*Your instructions:* From the listing below, pull out the lines that hold "this".
### Data shown
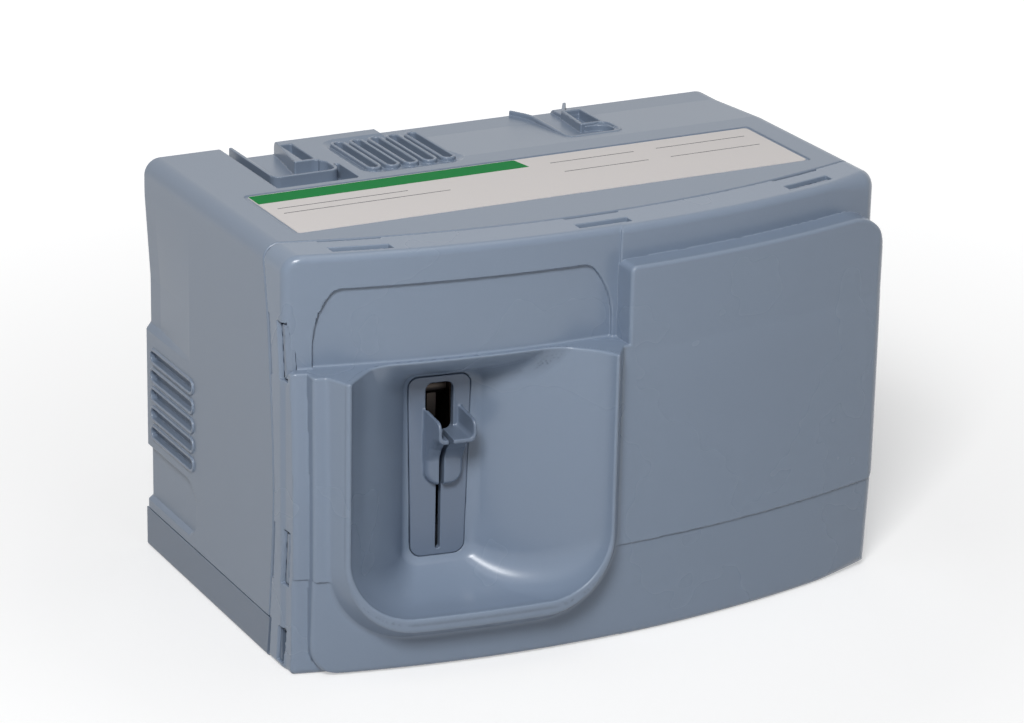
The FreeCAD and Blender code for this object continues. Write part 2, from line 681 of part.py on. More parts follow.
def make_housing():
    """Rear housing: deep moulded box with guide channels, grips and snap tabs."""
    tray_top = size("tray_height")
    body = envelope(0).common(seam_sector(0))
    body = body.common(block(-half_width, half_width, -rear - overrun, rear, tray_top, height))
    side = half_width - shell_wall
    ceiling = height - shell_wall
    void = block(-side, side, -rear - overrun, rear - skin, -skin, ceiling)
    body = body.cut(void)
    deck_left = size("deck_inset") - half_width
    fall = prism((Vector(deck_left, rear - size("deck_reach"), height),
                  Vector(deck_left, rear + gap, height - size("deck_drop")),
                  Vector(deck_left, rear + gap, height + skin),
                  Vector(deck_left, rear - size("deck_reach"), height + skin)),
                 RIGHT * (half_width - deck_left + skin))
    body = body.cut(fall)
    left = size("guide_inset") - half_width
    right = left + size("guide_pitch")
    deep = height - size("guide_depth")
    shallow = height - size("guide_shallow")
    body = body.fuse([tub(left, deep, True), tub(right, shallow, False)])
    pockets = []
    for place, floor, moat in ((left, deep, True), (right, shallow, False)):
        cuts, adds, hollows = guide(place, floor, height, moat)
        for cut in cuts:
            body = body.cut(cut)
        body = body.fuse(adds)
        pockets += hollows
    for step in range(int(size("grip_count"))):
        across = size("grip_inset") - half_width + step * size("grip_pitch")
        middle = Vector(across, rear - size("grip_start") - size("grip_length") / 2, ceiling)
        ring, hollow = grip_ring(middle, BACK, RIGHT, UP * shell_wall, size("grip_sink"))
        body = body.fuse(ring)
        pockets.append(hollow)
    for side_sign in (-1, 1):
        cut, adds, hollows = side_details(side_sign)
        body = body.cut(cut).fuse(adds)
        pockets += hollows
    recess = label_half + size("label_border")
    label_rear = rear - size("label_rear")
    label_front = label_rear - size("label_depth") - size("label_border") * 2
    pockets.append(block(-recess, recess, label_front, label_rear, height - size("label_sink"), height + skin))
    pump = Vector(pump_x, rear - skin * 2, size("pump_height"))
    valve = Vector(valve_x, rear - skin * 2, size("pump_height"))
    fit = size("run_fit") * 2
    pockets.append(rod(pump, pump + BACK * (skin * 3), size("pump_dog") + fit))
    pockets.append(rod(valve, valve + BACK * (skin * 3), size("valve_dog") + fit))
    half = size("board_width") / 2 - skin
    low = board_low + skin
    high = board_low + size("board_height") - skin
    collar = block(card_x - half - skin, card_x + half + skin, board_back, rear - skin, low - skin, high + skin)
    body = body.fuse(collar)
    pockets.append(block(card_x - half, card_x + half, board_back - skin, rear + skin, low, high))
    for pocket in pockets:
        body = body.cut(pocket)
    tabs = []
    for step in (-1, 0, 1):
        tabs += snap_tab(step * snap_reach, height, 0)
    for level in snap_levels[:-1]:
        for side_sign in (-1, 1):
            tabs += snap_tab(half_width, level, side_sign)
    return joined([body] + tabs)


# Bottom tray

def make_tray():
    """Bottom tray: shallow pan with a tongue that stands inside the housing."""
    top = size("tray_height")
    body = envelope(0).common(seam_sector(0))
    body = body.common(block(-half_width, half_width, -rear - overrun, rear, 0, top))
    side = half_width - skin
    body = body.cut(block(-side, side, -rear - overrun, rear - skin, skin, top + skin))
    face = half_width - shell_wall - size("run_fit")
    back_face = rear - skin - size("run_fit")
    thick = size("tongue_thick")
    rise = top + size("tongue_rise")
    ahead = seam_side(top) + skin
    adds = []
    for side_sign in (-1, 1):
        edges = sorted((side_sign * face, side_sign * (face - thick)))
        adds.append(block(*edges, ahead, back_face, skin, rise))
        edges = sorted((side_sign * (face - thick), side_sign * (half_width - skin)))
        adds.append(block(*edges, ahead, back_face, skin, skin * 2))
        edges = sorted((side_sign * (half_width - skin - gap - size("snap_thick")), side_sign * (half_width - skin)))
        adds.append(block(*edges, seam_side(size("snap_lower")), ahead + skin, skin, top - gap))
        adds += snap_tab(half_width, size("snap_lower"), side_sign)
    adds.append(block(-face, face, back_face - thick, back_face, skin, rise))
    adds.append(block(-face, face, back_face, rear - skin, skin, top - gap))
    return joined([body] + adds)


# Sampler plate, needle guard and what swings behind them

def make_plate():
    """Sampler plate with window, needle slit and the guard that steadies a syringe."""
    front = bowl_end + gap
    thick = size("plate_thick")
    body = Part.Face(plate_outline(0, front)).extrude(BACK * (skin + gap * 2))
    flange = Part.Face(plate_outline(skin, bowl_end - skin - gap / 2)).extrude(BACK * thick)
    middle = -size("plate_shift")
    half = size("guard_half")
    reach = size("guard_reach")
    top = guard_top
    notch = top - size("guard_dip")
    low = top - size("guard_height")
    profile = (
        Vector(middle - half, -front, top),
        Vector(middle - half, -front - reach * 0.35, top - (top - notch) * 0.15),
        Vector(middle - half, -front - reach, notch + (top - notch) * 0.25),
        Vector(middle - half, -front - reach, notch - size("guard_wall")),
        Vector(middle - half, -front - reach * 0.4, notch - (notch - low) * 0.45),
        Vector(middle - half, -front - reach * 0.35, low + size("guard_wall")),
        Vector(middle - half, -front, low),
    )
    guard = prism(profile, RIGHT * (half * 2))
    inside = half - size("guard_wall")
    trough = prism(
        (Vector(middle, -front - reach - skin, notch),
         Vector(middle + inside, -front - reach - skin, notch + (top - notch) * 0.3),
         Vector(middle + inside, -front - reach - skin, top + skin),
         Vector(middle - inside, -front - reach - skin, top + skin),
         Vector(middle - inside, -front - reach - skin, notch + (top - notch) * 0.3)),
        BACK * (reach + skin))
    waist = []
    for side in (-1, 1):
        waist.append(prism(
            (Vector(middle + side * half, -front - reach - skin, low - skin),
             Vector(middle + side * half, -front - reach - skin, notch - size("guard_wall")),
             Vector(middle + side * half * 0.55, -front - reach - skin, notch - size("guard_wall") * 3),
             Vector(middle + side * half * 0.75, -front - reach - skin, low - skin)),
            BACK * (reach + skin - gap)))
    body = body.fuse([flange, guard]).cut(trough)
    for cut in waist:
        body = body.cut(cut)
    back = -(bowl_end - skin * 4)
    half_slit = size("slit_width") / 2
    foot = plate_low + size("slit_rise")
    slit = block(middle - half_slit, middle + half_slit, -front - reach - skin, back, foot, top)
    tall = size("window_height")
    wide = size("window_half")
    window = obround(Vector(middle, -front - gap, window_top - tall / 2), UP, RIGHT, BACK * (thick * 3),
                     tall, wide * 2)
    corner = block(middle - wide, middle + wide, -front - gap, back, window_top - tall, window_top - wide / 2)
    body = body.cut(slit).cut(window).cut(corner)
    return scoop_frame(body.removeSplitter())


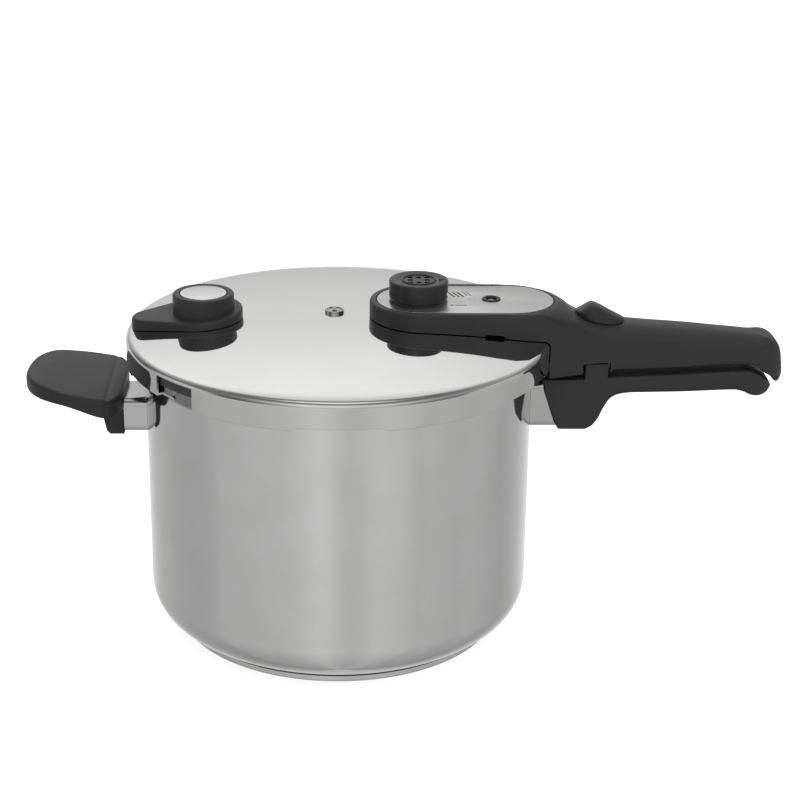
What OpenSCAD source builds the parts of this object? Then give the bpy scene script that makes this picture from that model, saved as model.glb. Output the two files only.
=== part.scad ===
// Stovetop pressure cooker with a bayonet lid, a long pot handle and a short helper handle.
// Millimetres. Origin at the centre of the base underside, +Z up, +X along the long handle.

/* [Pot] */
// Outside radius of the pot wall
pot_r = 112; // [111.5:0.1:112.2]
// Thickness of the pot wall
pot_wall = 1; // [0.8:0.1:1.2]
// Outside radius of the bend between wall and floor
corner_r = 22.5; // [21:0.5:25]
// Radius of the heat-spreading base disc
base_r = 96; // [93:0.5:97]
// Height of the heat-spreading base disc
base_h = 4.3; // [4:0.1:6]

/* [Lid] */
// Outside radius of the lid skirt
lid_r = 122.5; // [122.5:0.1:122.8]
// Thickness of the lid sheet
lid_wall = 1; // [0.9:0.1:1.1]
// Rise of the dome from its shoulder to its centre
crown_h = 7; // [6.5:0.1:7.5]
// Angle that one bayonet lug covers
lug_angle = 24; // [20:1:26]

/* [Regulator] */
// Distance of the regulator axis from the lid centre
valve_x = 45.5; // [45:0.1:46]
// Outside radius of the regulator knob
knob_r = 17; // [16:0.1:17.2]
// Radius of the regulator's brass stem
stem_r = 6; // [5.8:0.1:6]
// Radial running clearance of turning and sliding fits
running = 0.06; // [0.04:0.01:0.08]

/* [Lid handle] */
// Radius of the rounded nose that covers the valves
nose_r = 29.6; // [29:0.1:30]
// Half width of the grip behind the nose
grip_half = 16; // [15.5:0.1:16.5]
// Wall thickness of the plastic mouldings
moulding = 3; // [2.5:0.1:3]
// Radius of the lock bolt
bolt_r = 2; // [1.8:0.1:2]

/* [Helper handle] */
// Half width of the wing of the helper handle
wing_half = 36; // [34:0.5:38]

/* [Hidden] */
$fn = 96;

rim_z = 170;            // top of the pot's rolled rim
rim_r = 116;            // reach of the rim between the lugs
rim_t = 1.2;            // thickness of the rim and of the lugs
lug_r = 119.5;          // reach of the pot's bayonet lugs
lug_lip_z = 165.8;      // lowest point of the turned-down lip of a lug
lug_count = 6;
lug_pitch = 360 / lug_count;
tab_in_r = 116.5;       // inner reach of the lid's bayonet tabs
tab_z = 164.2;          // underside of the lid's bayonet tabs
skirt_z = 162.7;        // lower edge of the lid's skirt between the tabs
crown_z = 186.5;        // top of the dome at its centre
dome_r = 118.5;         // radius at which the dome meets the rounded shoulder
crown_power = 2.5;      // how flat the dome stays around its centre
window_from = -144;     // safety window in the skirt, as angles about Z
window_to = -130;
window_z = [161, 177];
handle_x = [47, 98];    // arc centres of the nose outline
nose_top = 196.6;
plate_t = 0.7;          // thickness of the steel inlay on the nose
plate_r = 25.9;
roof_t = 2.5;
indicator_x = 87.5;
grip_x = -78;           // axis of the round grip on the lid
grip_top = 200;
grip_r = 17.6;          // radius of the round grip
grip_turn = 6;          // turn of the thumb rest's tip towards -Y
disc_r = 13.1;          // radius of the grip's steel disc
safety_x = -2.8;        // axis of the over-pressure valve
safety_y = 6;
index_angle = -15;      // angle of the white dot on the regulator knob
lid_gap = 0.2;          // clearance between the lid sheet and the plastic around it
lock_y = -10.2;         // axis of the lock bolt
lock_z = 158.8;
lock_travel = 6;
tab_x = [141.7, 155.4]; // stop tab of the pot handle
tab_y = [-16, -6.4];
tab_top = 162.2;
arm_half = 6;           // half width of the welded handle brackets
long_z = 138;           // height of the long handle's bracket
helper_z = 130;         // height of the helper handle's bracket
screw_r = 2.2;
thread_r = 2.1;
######
*Result:*
The FreeCAD and Blender code for this object continues. Write part 2, from line 681 of part.py on. More parts follow.
What OpenSCAD source builds the parts of this object? Then give the bpy scene script that makes this picture from that model, saved as model.glb. Output the two files only.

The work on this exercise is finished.